MEMORANDUM AND ORDER

It is hereby ORDERED that the order so appealed from is unanimously affirmed without costs.

Memorandum:  Plaintiff commenced this Labor Law action seeking damages for injuries he sustained when he fell from a scaffold that was equipped with wheels.   The accident occurred while plaintiff was removing a pipe that was attached to and ran parallel with the ceiling of the building on which he was working.   The pipe fell when plaintiff cut through a bracket that was suspending the pipe and, according to plaintiff's bill of particulars, the scaffold “shifted and/or moved to the right causing plaintiff to fall from it to the left about 10 feet down headfirst.”   Plaintiff moved for partial summary judgment on liability under Labor Law § 240(1) and § 241, and defendant cross-moved for summary judgment dismissing the Labor Law § 241 claim.   Supreme Court denied the motion and cross motion.

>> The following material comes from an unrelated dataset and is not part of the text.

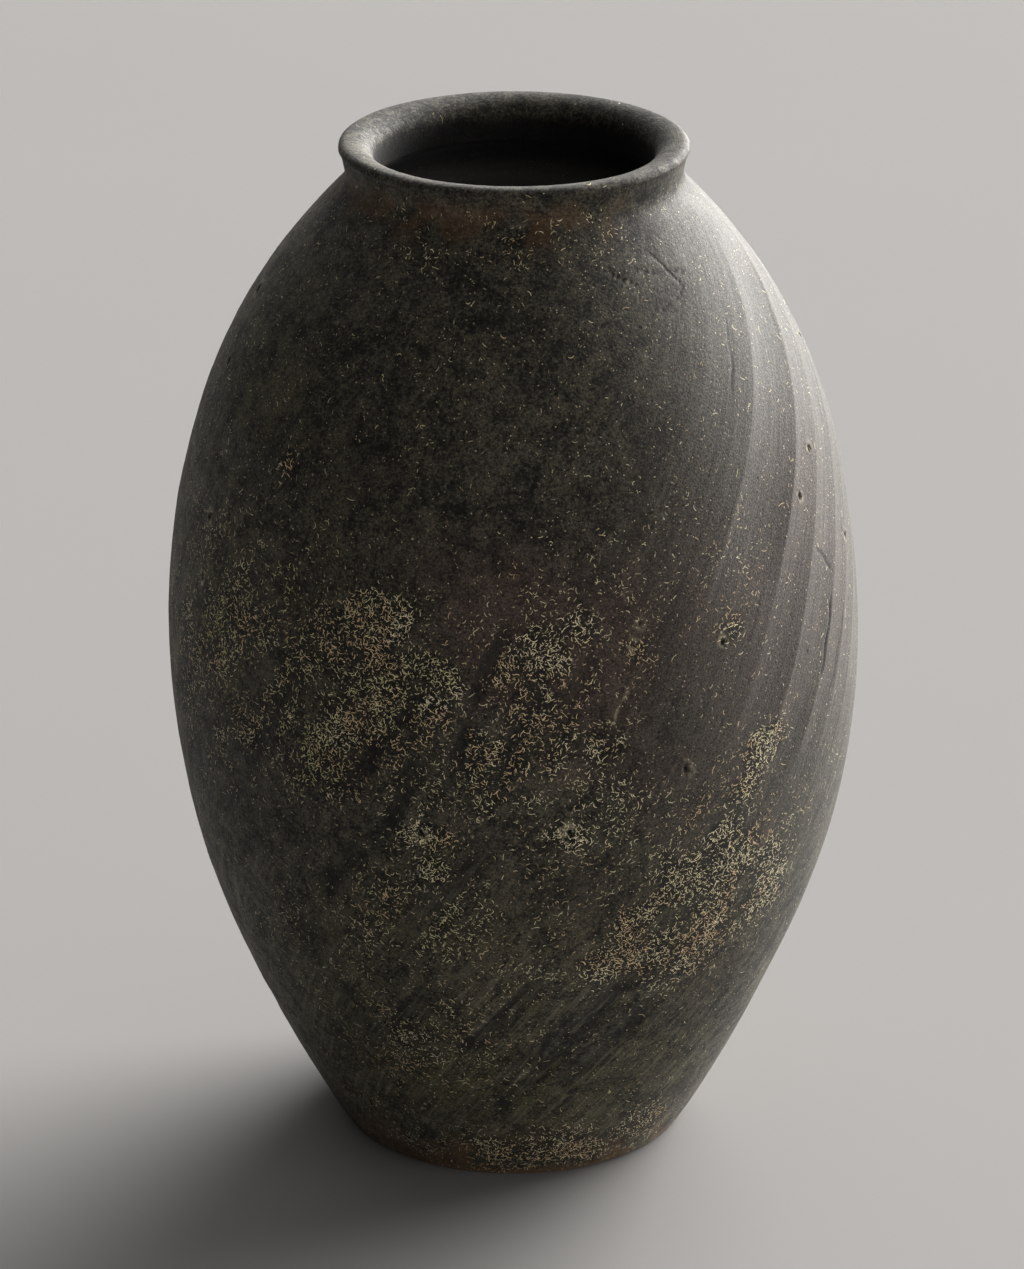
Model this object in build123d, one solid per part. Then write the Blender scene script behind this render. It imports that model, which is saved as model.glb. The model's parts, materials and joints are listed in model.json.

We note at the outset that defendant did not take a cross appeal from the order and thus its present contention that the court erred in denying its cross motion is not properly before us (see generally CPLR 5515[1];  Zeman v. Falconer Elecs., Inc., 55 AD3d 1240, 1241).   With respect to plaintiff's motion, we conclude that the court properly denied the motion inasmuch as plaintiff failed to meet his “initial burden of establishing as a matter of law that the injury was caused by the lack of enumerated safety devices, the proper placement and operation of which would have prevented the pipe from falling on plaintiff and plaintiff from falling off the [scaffold]” (Sniadecki v Westfield Cent. School Dist., 272 A.D.2d 955).   It is undisputed that the scaffold neither collapsed nor tipped and plaintiff, the only witness to the accident, testified at his deposition both that the pipe did not strike him and that he was unsure whether the scaffold moved or shifted, which is contrary to the statement in his bill of particulars that the scaffold “shifted and/or moved to the right.”   In addition, the record does not establish whether the pipe struck the scaffold and whether the scaffold was equipped with a safety railing.   Thus, plaintiff failed to meet his burden of establishing his entitlement to judgment on liability as a matter of law with respect to the alleged Labor Law violations.   Finally, plaintiff's further contention that there should have been another safety device to prevent the pipe from falling and striking either the scaffolding or plaintiff is raised for the first time on appeal and thus is not properly before us (see Ciesinski v. Town of Aurora, 202 A.D.2d 984, 985).